Your task is to quote the material that follows, in full and exactly.

**Given material:**
-*-*-

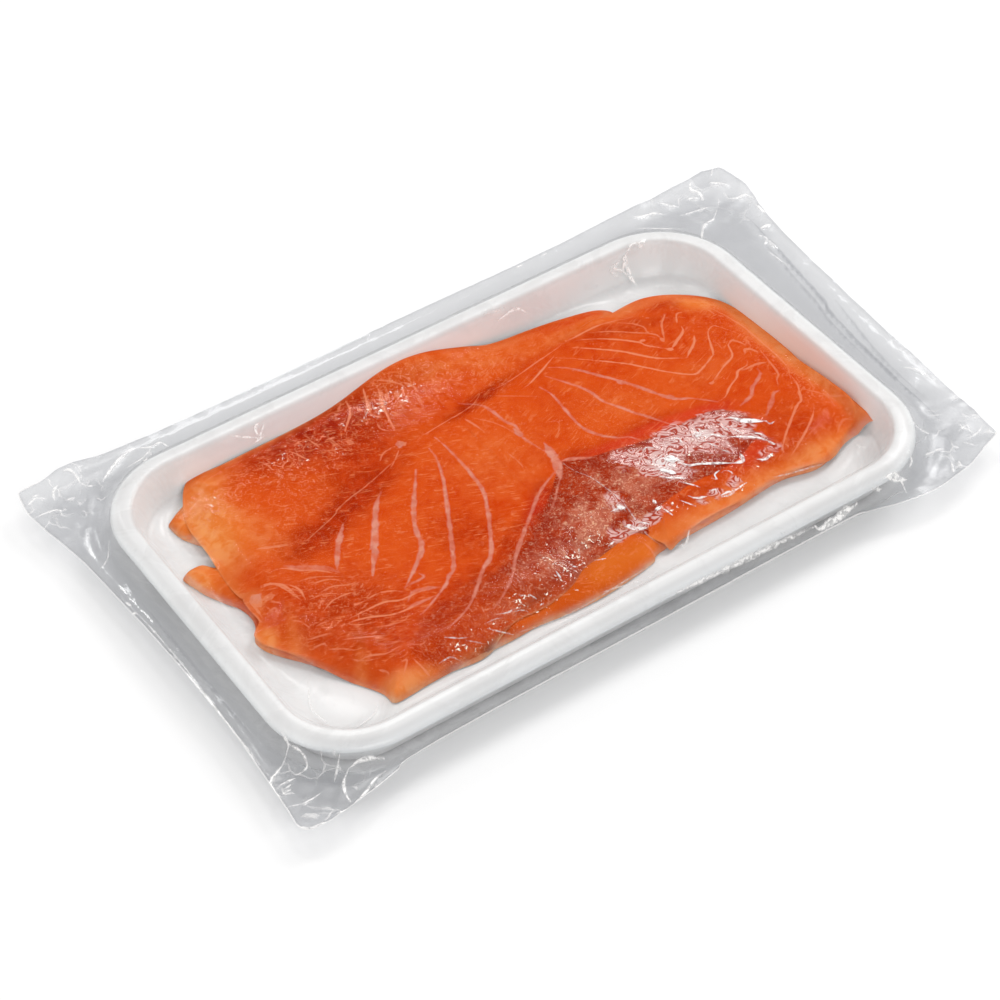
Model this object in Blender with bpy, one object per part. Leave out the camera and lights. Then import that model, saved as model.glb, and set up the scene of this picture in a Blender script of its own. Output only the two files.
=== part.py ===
"""A pack of smoked salmon: sliced fish in a shallow white tray, sealed in a clear vacuum bag.

Sizes below are in millimetres and MM turns them into Blender's metres. The origin is the middle of the
tray's underside, +X runs along the tray, +Y to the far side and +Z up.
"""

import math

import bpy
import bmesh
from mathutils import Vector
from mathutils.geometry import delaunay_2d_cdt, intersect_line_line_2d

MM = 0.001
GAP = 0.35                      # room left between neighbouring pieces

# tray
TRAY_LENGTH = 205.0
TRAY_WIDTH = 126.8
TRAY_CORNER = 25.5              # radius of the outline's corners
RIM_HEIGHT = 14.0
RIM_EDGE_HEIGHT = 11.9          # the rolled rim falls to this height at its outer edge
RIM_CREST_INSET = 4.75
LIP_THICKNESS = 0.9
FLOOR_HEIGHT = 2.2
FLOOR_INSET = 9.1               # outline to the foot of the inner wall
BASE_INSET = 6.9                # outline to the edge of the underside
WALL_FILLET = 1.6
CORNER_STEPS = 12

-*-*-

**Reply to the exercise:**
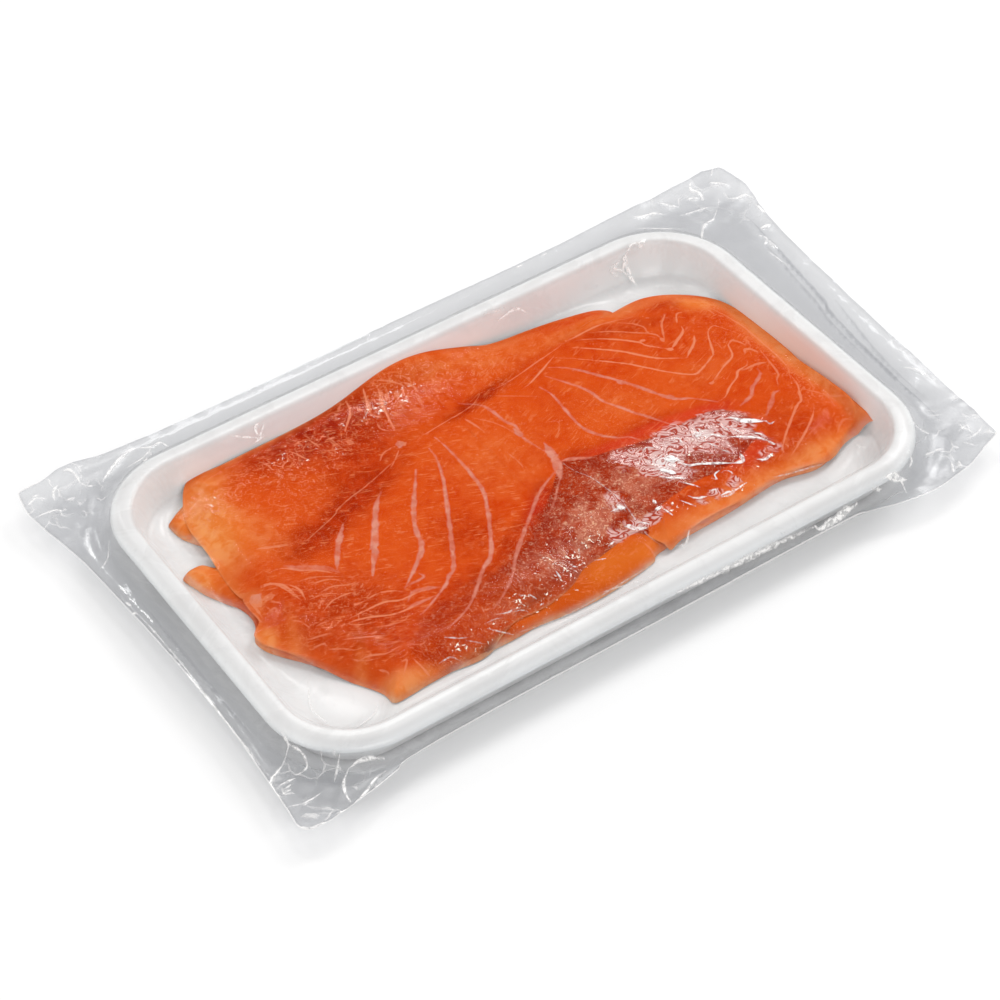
Model this object in Blender with bpy, one object per part. Leave out the camera and lights. Then import that model, saved as model.glb, and set up the scene of this picture in a Blender script of its own. Output only the two files.
=== part.py ===
"""A pack of smoked salmon: sliced fish in a shallow white tray, sealed in a clear vacuum bag.

Sizes below are in millimetres and MM turns them into Blender's metres. The origin is the middle of the
tray's underside, +X runs along the tray, +Y to the far side and +Z up.
"""

import math

import bpy
import bmesh
from mathutils import Vector
from mathutils.geometry import delaunay_2d_cdt, intersect_line_line_2d

MM = 0.001
GAP = 0.35                      # room left between neighbouring pieces

# tray
TRAY_LENGTH = 205.0
TRAY_WIDTH = 126.8
TRAY_CORNER = 25.5              # radius of the outline's corners
RIM_HEIGHT = 14.0
RIM_EDGE_HEIGHT = 11.9          # the rolled rim falls to this height at its outer edge
RIM_CREST_INSET = 4.75
LIP_THICKNESS = 0.9
FLOOR_HEIGHT = 2.2
FLOOR_INSET = 9.1               # outline to the foot of the inner wall
BASE_INSET = 6.9                # outline to the edge of the underside
WALL_FILLET = 1.6
CORNER_STEPS = 12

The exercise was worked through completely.